Jumat 30 Jun 2023 18:08 WIB

IMF Sebut Larangan Ekspor Nikel Rugikan Indonesia, Bahlil: Keliru Besar

Bahlil angkat bicara terkait laporan IMF tentang Indonesia.

Rep: Dedy Darmawan Nasution/ Red: Ahmad Fikri Noor
Menteri Investasi atau Kepala Badan Koordinator Penanaman Modal Bahlil Lahadalia.
Foto: Republika/Iit Septyaningsih
Menteri Investasi atau Kepala Badan Koordinator Penanaman Modal Bahlil Lahadalia.

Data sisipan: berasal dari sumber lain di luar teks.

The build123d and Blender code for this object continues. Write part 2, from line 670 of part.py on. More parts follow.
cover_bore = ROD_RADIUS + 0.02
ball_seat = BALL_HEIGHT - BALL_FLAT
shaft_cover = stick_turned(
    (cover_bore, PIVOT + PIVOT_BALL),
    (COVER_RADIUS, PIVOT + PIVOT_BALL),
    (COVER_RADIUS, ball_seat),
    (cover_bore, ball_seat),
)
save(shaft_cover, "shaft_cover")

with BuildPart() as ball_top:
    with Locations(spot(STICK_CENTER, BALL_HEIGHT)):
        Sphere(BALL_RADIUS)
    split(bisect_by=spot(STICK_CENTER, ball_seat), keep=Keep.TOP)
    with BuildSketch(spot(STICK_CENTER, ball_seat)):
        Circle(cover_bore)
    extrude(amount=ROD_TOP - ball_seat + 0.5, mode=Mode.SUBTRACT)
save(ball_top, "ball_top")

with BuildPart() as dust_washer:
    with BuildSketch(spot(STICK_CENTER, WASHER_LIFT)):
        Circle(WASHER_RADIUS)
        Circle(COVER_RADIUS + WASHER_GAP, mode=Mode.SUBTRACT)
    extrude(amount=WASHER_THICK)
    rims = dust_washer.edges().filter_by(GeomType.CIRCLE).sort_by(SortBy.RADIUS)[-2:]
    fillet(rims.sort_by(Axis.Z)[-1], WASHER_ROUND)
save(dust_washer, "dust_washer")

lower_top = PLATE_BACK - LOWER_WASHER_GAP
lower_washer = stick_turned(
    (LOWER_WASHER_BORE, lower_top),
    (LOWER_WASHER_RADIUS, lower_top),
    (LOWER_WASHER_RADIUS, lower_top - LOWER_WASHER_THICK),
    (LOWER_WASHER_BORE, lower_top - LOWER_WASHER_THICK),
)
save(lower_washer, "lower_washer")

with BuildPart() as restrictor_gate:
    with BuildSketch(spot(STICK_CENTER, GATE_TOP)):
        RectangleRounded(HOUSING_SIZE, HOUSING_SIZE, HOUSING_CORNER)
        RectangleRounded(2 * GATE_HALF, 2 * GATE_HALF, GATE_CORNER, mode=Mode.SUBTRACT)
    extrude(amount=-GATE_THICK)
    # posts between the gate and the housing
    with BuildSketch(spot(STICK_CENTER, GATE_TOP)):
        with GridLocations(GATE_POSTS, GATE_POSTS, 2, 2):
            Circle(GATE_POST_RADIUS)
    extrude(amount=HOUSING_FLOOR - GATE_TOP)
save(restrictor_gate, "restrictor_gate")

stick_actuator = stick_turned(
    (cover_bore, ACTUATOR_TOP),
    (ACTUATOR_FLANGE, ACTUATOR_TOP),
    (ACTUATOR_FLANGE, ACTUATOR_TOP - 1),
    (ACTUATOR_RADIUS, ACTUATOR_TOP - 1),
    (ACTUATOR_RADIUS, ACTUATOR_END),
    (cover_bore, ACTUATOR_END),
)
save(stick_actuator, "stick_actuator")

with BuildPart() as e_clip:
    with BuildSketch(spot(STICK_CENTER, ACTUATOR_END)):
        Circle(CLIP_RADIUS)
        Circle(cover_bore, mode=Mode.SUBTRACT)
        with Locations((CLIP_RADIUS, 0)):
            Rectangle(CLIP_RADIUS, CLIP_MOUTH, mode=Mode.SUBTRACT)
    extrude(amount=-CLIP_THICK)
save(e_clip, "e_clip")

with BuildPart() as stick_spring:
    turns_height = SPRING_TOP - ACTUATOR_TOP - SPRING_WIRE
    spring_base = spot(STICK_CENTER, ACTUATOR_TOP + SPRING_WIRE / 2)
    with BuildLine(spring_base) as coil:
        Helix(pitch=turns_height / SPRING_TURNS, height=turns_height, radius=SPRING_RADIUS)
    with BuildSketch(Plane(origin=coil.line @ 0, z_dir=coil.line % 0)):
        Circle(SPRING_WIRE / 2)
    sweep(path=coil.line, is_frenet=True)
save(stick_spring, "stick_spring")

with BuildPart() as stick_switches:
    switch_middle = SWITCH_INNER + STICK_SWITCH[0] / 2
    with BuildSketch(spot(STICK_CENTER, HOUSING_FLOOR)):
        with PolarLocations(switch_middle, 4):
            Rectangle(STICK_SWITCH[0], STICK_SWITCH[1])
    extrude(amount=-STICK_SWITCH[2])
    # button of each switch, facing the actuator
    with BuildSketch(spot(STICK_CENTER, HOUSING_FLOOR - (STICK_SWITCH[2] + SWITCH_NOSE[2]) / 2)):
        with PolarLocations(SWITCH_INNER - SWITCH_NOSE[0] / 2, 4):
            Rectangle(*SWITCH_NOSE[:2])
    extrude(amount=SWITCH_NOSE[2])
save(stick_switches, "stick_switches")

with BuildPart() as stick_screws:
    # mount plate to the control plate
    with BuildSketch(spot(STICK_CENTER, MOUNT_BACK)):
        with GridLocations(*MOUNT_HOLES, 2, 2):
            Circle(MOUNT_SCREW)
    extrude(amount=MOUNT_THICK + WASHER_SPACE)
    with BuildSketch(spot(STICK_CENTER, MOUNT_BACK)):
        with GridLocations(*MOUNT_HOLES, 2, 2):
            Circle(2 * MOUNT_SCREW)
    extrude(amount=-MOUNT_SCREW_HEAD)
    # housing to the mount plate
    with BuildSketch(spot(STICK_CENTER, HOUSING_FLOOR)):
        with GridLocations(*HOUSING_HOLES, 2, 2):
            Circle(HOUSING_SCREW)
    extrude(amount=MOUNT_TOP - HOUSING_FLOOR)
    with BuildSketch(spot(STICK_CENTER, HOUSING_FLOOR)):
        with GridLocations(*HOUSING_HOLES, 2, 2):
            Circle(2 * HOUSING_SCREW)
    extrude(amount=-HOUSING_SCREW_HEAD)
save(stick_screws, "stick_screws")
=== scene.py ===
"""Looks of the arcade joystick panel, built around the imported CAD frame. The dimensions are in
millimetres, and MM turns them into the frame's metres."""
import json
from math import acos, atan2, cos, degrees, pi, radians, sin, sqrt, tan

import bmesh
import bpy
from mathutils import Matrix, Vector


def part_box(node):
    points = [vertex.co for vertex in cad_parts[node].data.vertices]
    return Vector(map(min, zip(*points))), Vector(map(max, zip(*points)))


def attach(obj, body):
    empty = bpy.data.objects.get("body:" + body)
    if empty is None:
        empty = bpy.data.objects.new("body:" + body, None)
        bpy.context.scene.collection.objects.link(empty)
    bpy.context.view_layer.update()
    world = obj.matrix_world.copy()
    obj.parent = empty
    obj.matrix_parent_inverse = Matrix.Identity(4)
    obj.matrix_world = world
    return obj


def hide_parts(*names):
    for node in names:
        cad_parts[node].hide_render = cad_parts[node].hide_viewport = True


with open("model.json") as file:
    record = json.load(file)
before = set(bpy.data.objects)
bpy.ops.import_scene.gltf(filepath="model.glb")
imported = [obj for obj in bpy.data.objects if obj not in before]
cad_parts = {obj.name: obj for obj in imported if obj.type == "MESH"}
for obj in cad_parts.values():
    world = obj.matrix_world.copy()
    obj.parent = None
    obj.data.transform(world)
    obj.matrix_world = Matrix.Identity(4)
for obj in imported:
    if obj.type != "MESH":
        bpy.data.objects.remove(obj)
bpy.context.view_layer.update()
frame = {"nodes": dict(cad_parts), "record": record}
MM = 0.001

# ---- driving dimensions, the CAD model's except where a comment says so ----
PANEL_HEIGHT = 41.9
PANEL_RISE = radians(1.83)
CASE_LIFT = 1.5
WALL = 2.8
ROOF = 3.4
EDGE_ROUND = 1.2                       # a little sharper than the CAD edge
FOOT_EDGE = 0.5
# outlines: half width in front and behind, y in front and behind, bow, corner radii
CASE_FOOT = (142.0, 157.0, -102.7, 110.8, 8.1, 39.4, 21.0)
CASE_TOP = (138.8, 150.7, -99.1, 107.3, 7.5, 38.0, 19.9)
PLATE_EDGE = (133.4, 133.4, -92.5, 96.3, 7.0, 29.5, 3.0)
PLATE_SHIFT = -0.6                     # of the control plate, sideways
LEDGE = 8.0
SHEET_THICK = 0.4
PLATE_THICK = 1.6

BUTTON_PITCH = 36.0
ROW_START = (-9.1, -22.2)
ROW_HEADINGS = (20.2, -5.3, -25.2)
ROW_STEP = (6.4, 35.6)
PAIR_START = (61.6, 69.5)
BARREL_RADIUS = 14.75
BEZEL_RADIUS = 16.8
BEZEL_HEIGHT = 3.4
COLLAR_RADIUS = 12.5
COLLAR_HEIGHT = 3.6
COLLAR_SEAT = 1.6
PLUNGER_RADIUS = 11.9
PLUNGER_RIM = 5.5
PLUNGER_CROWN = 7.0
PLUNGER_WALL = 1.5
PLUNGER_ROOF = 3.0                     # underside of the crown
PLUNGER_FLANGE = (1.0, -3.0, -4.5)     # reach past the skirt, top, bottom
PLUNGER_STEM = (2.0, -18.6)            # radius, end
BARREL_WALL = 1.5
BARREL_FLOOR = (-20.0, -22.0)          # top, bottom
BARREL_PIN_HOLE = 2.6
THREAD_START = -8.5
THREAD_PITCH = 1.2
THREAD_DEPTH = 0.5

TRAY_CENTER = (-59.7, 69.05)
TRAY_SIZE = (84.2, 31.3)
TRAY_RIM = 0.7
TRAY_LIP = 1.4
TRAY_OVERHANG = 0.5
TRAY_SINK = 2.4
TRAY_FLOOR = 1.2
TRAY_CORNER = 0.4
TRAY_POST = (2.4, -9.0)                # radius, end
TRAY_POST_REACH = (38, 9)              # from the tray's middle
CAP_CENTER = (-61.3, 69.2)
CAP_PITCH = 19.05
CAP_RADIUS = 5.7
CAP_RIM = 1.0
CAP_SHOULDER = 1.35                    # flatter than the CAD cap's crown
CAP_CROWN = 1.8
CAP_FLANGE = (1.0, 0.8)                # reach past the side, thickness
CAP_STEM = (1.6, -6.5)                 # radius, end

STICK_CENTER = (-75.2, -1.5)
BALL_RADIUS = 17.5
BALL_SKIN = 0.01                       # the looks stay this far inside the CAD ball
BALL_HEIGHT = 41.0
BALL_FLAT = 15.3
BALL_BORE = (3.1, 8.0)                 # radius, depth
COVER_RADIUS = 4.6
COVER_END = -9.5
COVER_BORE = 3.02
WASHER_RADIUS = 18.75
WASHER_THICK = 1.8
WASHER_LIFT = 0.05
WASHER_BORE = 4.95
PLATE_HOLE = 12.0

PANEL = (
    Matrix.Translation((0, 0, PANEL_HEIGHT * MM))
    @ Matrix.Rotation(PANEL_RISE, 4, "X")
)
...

REPUBLIKA.CO.ID, JAKARTA -- Menteri Investasi/Kepala Badan Koordinasi Penanaman Modal (BKPM) Bahlil Lahadalia angkat bicara seusai diterbitkannya laporan International Monetary Fund (IMF) atau Dana Moneter Internasional yang di dalamnya menentang kebijakan hilirisasi sumber daya mineral Indonesia. Bahlil menegaskan, penilaian yang diberikan IMF akan dampak negatif yang ditimbulkan dari hilirisasi tambang keliru besar. 

“IMF menentang kebijakan larangan ekspor, karena menurut analisa untung ruginya, itu menimbulkan kerugian bagi penerimaan negara. Pemikiran dia keliru besar,” kata Bahlil dalam konferensi pers di Jakarta, Jumat (30/6/2023). 

Baca Juga

Bahlil menyampaikan, penyetopan ekspor bahan mentah untuk demi hilirisasi di dalam negeri telah memberikan dampak besar bagi Indonesia. Khususnya untuk komoditas nikel yang pertama kali diterapkan sejak 1 Januari 2020. 

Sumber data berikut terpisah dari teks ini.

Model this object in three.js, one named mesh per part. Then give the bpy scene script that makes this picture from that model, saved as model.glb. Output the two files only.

Tercatat, ekspor komoditas nikel periode 2017-2018 hanya sekitar 3,3 juta dolar As per tahun. Namun, begitu penyetopan dilakukan yang dilanjutkan hilirisasi menjadi barang setengah jadi, nilai ekspor naik 10 kali lipat menjadi 30 miliar dolar AS. 

Di sisi lain, hilirisasi nikel juga memperkecil defisit perdagangan RI-China. Tercatat pada 2016-2017 angka defisit dagang tembus 18 miliar dolar AS. Namun, dengan hilirisasi nikel  defisit dagang 2022 dengan China turun menjadi 1,5 miliar dolar AS dan surplus 1 miliar dolar AS untuk kuartal pertama 2023. 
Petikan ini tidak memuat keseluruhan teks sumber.